#### LISTING:
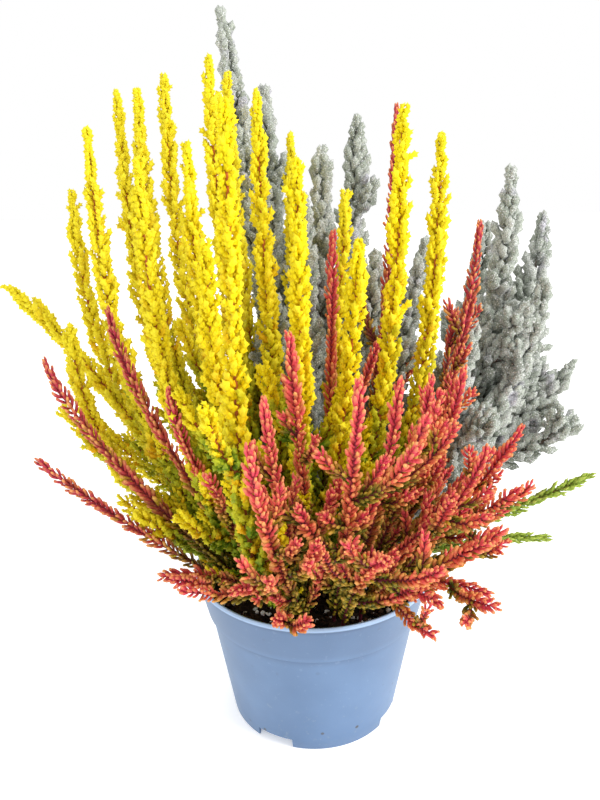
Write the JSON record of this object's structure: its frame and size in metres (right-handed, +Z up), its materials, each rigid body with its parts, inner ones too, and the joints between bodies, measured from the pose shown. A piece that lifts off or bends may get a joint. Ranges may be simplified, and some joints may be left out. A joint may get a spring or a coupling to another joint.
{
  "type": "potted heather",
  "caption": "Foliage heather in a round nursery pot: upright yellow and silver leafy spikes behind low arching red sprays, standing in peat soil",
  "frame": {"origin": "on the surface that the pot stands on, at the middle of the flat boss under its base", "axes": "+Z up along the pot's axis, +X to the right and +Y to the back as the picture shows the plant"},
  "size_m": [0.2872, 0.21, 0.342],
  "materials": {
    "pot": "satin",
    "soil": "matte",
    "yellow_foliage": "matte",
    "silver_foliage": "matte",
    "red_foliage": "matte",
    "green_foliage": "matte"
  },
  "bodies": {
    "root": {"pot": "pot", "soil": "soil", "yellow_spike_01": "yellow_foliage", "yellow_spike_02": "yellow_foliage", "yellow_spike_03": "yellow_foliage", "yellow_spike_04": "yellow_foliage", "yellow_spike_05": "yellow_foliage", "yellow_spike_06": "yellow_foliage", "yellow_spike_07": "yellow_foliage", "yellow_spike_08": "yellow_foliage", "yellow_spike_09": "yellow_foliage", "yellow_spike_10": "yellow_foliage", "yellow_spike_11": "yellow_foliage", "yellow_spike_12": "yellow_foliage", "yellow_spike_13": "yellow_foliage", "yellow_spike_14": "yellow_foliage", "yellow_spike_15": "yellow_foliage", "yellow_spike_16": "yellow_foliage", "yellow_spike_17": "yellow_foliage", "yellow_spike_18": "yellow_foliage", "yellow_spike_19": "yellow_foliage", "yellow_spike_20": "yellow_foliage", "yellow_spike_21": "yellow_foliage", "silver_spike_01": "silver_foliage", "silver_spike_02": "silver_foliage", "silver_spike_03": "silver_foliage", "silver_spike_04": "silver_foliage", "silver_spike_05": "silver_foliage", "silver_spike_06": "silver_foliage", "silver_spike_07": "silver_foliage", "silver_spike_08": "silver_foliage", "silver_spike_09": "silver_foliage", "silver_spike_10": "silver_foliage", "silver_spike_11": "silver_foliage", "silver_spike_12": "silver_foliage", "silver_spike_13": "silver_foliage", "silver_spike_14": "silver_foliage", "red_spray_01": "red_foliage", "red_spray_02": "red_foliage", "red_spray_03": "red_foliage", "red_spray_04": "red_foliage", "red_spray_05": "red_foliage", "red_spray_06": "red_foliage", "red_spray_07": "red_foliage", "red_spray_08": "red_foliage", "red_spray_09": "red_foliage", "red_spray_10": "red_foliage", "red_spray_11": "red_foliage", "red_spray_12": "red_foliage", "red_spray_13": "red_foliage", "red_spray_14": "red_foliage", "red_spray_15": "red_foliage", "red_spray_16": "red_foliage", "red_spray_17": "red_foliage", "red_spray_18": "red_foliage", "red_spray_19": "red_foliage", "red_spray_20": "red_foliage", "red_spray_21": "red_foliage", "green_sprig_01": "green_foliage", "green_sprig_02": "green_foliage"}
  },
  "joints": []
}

* * *

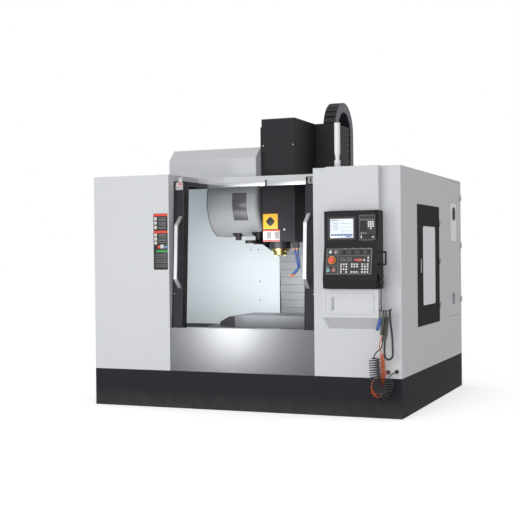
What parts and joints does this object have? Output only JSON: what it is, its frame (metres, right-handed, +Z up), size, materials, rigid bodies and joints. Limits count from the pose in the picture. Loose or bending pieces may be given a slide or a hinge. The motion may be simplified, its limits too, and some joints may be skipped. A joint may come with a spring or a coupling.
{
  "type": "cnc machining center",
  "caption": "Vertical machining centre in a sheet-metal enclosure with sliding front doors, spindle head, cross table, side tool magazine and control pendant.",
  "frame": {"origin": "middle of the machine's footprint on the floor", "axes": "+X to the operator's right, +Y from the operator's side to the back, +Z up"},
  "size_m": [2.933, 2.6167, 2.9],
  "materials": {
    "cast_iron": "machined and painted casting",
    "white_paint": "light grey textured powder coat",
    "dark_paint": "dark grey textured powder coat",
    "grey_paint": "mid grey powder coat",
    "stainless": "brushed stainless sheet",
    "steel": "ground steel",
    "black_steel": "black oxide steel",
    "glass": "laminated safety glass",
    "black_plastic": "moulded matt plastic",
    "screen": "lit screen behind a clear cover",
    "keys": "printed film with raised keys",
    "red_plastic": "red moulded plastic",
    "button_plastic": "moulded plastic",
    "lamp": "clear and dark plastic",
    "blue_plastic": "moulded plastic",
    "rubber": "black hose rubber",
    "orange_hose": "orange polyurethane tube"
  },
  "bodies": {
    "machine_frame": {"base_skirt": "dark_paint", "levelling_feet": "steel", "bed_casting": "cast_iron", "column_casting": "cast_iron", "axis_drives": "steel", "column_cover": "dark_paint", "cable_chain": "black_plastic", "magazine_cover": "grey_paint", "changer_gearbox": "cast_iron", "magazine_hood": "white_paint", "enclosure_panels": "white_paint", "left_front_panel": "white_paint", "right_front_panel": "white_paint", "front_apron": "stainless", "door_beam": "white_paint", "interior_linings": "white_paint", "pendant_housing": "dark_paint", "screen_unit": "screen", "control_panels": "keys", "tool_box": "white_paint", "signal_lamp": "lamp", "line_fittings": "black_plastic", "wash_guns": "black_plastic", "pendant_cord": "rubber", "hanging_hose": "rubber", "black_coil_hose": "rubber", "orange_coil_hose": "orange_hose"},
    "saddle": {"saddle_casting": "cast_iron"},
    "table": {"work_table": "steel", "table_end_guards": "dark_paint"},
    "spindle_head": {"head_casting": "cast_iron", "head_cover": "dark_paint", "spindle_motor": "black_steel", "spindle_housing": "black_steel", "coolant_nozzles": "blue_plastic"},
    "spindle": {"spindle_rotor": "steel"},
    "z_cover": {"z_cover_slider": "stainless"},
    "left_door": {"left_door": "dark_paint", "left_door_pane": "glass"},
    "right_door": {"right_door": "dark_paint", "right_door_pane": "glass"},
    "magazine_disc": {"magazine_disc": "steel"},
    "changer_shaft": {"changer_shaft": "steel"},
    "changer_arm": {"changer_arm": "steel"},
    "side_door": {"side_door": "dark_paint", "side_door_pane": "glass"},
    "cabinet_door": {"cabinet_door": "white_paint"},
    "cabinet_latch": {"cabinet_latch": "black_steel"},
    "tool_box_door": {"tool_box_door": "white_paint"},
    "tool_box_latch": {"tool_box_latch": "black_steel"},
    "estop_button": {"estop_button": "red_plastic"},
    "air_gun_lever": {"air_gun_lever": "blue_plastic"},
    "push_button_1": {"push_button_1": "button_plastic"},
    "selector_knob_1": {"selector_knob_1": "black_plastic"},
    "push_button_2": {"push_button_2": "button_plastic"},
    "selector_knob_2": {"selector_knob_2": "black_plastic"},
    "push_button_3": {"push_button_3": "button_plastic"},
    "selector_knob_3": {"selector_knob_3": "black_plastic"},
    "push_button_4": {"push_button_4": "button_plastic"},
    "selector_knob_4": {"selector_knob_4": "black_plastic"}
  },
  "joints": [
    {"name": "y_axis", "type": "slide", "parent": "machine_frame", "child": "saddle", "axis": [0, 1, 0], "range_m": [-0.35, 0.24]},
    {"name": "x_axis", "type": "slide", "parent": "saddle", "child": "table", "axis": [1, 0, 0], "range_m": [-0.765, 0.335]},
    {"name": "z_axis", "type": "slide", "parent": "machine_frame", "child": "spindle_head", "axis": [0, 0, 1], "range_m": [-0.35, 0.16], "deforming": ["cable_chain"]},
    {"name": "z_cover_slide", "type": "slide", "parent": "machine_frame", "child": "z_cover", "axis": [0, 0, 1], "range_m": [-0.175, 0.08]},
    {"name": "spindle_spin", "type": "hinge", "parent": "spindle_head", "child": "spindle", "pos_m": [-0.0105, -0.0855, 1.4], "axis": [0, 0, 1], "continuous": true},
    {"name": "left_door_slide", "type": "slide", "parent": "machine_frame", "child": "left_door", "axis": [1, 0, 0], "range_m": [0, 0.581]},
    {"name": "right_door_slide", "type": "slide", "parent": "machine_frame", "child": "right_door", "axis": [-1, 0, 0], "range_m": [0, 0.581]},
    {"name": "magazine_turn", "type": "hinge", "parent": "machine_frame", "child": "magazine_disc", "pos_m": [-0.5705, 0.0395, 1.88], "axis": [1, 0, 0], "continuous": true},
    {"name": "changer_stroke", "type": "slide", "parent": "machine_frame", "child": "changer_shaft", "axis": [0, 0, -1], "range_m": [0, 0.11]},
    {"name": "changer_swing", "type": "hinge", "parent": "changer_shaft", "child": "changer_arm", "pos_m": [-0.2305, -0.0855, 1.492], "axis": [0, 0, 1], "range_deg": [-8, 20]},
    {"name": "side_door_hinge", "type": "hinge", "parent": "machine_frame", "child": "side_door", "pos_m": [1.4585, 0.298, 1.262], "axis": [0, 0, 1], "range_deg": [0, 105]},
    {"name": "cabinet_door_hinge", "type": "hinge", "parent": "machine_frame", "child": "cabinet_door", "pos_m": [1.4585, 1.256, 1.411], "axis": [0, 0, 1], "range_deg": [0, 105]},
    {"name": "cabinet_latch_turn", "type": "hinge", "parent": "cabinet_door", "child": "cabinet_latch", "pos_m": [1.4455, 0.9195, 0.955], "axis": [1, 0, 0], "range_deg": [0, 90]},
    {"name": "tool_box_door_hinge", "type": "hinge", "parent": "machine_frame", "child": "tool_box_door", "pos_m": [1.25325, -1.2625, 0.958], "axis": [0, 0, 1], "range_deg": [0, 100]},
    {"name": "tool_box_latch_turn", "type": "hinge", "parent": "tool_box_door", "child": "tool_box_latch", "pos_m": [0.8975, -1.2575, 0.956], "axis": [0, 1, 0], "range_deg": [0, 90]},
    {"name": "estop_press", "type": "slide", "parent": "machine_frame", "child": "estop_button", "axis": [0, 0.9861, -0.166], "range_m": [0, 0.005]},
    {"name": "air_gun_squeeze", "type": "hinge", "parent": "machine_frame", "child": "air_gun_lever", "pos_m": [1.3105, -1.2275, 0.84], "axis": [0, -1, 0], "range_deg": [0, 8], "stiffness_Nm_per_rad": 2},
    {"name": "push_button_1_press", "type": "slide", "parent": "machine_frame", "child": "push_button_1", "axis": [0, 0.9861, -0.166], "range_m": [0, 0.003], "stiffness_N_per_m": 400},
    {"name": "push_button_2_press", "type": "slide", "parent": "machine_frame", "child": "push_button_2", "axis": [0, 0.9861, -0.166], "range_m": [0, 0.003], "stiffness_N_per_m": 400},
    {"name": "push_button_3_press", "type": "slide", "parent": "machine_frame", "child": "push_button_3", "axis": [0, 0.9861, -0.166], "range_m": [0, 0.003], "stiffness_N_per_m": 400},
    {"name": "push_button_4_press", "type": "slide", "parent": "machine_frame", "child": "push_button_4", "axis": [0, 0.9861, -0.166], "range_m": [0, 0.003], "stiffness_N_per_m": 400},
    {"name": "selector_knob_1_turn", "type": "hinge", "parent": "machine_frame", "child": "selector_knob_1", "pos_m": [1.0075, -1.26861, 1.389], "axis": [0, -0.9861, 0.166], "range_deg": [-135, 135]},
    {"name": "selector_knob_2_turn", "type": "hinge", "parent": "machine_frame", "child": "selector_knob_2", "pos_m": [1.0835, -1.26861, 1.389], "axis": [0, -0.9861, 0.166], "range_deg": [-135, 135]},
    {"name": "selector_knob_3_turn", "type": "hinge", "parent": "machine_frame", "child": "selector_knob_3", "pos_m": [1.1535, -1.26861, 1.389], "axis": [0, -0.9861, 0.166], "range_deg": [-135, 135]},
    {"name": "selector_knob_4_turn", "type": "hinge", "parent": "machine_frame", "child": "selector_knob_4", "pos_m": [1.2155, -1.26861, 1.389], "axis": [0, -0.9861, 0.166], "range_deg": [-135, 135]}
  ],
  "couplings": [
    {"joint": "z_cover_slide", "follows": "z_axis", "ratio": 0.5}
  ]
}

#### GIVEN INSTRUCTION:
Copy each line holding the word "picture" from the listing above.

#### WORKED ANSWER:
  "frame": {"origin": "on the surface that the pot stands on, at the middle of the flat boss under its base", "axes": "+Z up along the pot's axis, +X to the right and +Y to the back as the picture shows the plant"},
What parts and joints does this object have? Output only JSON: what it is, its frame (metres, right-handed, +Z up), size, materials, rigid bodies and joints. Limits count from the pose in the picture. Loose or bending pieces may be given a slide or a hinge. The motion may be simplified, its limits too, and some joints may be skipped. A joint may come with a spring or a coupling.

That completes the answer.